Liberal voices—often caricatured as detached or elitist—did not retreat.

They urged turnout, even among communities most vulnerable to political backlash: women and religious practitioners outside orthodox norms.

This distinction is structural. The politics of abstention seeks to freeze history, to halt democratic processes in the name of protection. The politics of participation accepts vulnerability as the price of agency.

Bangladesh, in 2026, chose the latter.

And in doing so, it revealed something essential: that political maturity is not the absence of risk, but the willingness to confront it without surrendering moral ground.


The conditional voter

To understand the deeper implications of this election, one must move beyond party labels and examine the behavior of a particular constituency: the liberal and secular voter bloc.

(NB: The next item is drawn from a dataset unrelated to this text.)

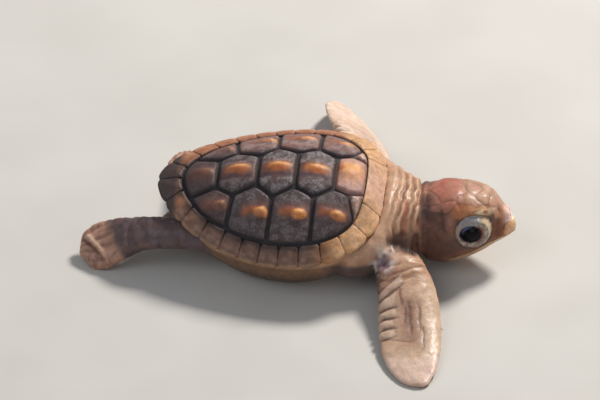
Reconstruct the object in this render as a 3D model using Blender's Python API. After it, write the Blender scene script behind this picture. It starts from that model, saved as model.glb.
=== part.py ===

For years, this group has been treated—by allies and adversaries alike—as a captive electorate, presumed to be permanently aligned with Awami League. That assumption collapsed in 2026.

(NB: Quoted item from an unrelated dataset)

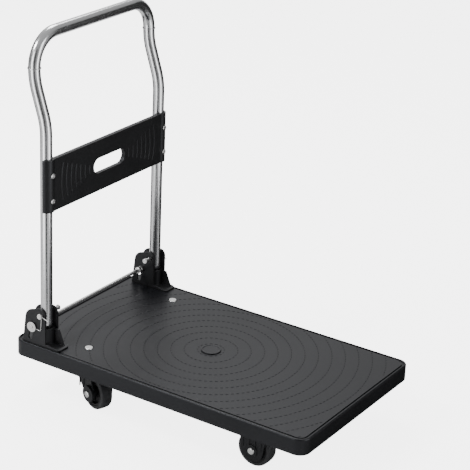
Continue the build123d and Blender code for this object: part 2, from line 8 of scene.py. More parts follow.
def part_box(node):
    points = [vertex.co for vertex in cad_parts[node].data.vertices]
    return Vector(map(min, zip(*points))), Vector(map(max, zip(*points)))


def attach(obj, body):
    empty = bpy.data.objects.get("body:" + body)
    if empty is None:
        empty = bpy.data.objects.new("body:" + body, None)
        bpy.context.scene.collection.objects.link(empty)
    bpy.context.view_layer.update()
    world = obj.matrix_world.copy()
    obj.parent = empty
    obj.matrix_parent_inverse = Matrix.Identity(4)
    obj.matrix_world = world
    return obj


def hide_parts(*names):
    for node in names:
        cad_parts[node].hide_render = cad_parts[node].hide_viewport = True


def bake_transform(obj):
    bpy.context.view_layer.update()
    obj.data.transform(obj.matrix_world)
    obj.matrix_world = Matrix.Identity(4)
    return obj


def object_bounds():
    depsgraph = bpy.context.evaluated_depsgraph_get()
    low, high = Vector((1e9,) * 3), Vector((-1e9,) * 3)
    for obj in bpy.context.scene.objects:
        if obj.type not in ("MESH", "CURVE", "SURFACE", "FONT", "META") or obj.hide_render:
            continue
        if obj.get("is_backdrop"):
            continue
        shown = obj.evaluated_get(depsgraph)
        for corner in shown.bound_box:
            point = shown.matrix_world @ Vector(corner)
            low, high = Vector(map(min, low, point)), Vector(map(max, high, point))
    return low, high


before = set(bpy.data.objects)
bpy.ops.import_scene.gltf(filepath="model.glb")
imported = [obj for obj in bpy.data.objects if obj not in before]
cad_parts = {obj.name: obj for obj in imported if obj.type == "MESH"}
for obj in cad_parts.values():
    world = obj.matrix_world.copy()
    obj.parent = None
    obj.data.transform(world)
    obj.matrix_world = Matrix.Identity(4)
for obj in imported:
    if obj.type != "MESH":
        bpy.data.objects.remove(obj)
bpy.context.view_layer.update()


# Camera. A long lens that stands in front of the cart and to its right, well above the
# handle's grip, and looks down over the deck. The matrix is its place and its turn.
long_lens = bpy.data.cameras.new("view")
long_lens.sensor_width = 36.0
long_lens.lens = 131.43
camera = bpy.data.objects.new("view", long_lens)
bpy.context.scene.collection.objects.link(camera)
camera.matrix_world = Matrix(((0.83096, -0.24614, 0.49893, 1.7783),
                              (0.55493, 0.30294, -0.77477, -2.6877),
                              (0.03955, 0.92067, 0.38832, 1.7463),
                              (0.0, 0.0, 0.0, 1.0)))
bpy.context.scene.camera = camera


# Studio. A sky that brightens overhead and towards the back left, a soft box high on the left
# behind the deck and a smaller one high on the right behind the handle. The camera alone
# sees the sky and the floor glow, as a lit sweep does.
sky = bpy.data.worlds.new("studio")
bpy.context.scene.world = sky
sky.use_nodes = True
air, join = sky.node_tree.nodes, sky.node_tree.links
facing = air.new("ShaderNodeTexCoord")
height = air.new("ShaderNodeSeparateXYZ")
rise = air.new("ShaderNodeMapRange")
for socket, value in (("From Min", 0.1), ("From Max", 0.9), ("To Min", 0.80), ("To Max", 1.6)):
    rise.inputs[socket].default_value = value
toward_back_left = (-0.77, 0.64, 0.0)
behind = air.new("ShaderNodeVectorMath")
behind.operation = "DOT_PRODUCT"
behind.inputs[1].default_value = toward_back_left
shade = air.new("ShaderNodeMapRange")
shade.interpolation_type = "SMOOTHSTEP"
for socket, value in (("From Min", 0.5), ("From Max", 0.97), ("To Min", 0.36), ("To Max", 0.98)):
    shade.inputs[socket].default_value = value
dome = air.new("ShaderNodeMath")
dome.operation = "MULTIPLY"
join.new(facing.outputs["Generated"], behind.inputs[0])
join.new(behind.outputs["Value"], shade.inputs["Value"])
join.new(facing.outputs["Generated"], height.inputs["Vector"])
join.new(height.outputs["Z"], rise.inputs["Value"])
ray = air.new("ShaderNodeLightPath")
backdrop = air.new("ShaderNodeMix")
backdrop_glow, floor_glow = 5.4, 4.6
backdrop.inputs["B"].default_value = backdrop_glow
join.new(ray.outputs["Is Camera Ray"], backdrop.inputs["Factor"])
join.new(rise.outputs["Result"], dome.inputs[0])
join.new(shade.outputs["Result"], dome.inputs[1])
join.new(dome.outputs[0], backdrop.inputs["A"])
join.new(backdrop.outputs["Result"], air["Background"].inputs["Strength"])
air["Background"].inputs["Color"].default_value = (1.0, 1.0, 1.0, 1.0)
for name, place, size, power in (("soft_box", (-1.0, 1.1, 2.4), 0.9, 24.0),
                                 ("small_box", (-1.2, -1.1, 1.9), 0.5, 24.0)):
    lamp = bpy.data.lights.new(name, "AREA")
    lamp.shape = "SQUARE"
    lamp.size = size
    lamp.energy = power
    lit = bpy.data.objects.new(name, lamp)
    bpy.context.scene.collection.objects.link(lit)
    lit.location = place
    lit.rotation_mode = "QUATERNION"
    cart_middle = Vector((0, 0, 0.2))
    lit.rotation_quaternion = (cart_middle - Vector(place)).to_track_quat("-Z", "Y")


def stage_sheet(name, corners, shade, glow, for_camera):
    """A flat sheet of the studio in a grey shade, which gives off light of strength glow.

    It glows for the camera alone, or else only reflections see the sheet at all.
    """
    paint = bpy.data.materials.new(name)
    paint.use_nodes = True
    skin = paint.node_tree.nodes["Principled BSDF"]
    skin.inputs["Base Color"].default_value = (shade, shade, shade, 1.0)
    skin.inputs["Roughness"].default_value = 0.8
    skin.inputs["Specular IOR Level"].default_value = 0.1
    skin.inputs["Emission Color"].default_value = (1.0, 1.0, 1.0, 1.0)
    skin.inputs["Emission Strength"].default_value = glow
    if for_camera:
        ray = paint.node_tree.nodes.new("ShaderNodeLightPath")
        strength = paint.node_tree.nodes.new("ShaderNodeMath")
        strength.operation = "MULTIPLY"
        strength.inputs[1].default_value = glow
        paint.node_tree.links.new(ray.outputs["Is Camera Ray"], strength.inputs[0])
        paint.node_tree.links.new(strength.outputs[0], skin.inputs["Emission Strength"])
    shape = bmesh.new()
    shape.faces.new([shape.verts.new(corner) for corner in corners])
    mesh = bpy.data.meshes.new(name)
    shape.to_mesh(mesh)
    shape.free()
    mesh.materials.append(paint)
    sheet = bpy.data.objects.new(name, mesh)
    bpy.context.scene.collection.objects.link(sheet)
    if not for_camera:
        sheet.visible_camera = sheet.visible_diffuse = sheet.visible_shadow = False
    sheet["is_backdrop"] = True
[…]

In the months preceding the vote, the Awami League advanced a strategy that, in retrospect, appears both cynical and dangerously miscalculated.

Through its “no boat, no vote” campaign, it effectively sought to suppress turnout among precisely those voters most invested in secular governance.

The logic was stark: depress liberal participation, allow a right-wing surge—potentially led by Jamaat-e-Islami—and then reclaim moral authority through a politics of victimhood.

It was a gamble on despair.

But the electorate did not comply. Instead, liberal and minority voters turned out in significant numbers out of a desire to assert their own political agency.

In doing so, they redirected support toward the Bangladesh Nationalist Party as a conditional investment.

This conditionality is the election’s most underappreciated feature. It signals a shift from identity-based allegiance to performance-based evaluation. Voters did not “switch sides” in any permanent sense; they exercised leverage. They demonstrated that their support is neither inherited nor guaranteed.

That has two immediate consequences.

First, it dismantles the myth—propagated by both cynics and ideologues—that liberal politics is inherently unelectable in Bangladesh.

The February vote suggests the opposite: that a pro-people stance, grounded in material concerns and basic rights, can mobilize broad support when it is not undermined by strategica miscalculations.

Second, it places a new burden on the beneficiaries of that support. The BNP’s electoral gains are not a blank check. They are contingent on delivery—on improving material conditions, ensuring security, and maintaining a baseline commitment to pluralism.

Failure to meet these expectations will not simply result in routine electoral turnover; it risks deepening disillusionment among precisely those voters who made the outcome possible.


The burden of responsibility

And disillusionment, in this context, carries systemic risk.

If liberal and minority voters withdraw—not out of apathy, but out of frustration—the political vacuum could be filled by more disciplined, ideologically rigid forces.

A future victory by Jamaat, should it occur, would not invalidate the significance of 2026. Rather, it would underscore a different lesson: that opportunities squandered by incumbents can reshape the trajectory of a nation.

Yet even that scenario would not erase what February 12 revealed. For a moment, the electorate chose conscience over cynicism.

It affirmed that there is, within Bangladesh’s political culture, a reservoir of ethical aspiration that can be activated under the right conditions.

The British cultural theorist Raymond Williams once described this phenomenon as the “resources of hope”—the idea that even when institutions fail, the underlying values that animate them can persist, waiting to be reorganized and rearticulated.

His formulation remains instructive: “To be truly radical is to make hope possible rather than despair convincing.”

Bangladesh’s 2026 election did precisely that. It did not resolve the country’s structural crises, nor did it guarantee a stable democratic future. But it disrupted a narrative of inevitability that had begun to calcify.

It reminded observers—and participants—that political outcomes are not preordained, that electorates are capable of surprising both their critics and their champions.

In an era when despair often masquerades as sophistication, that reminder carries its own kind of radicalism.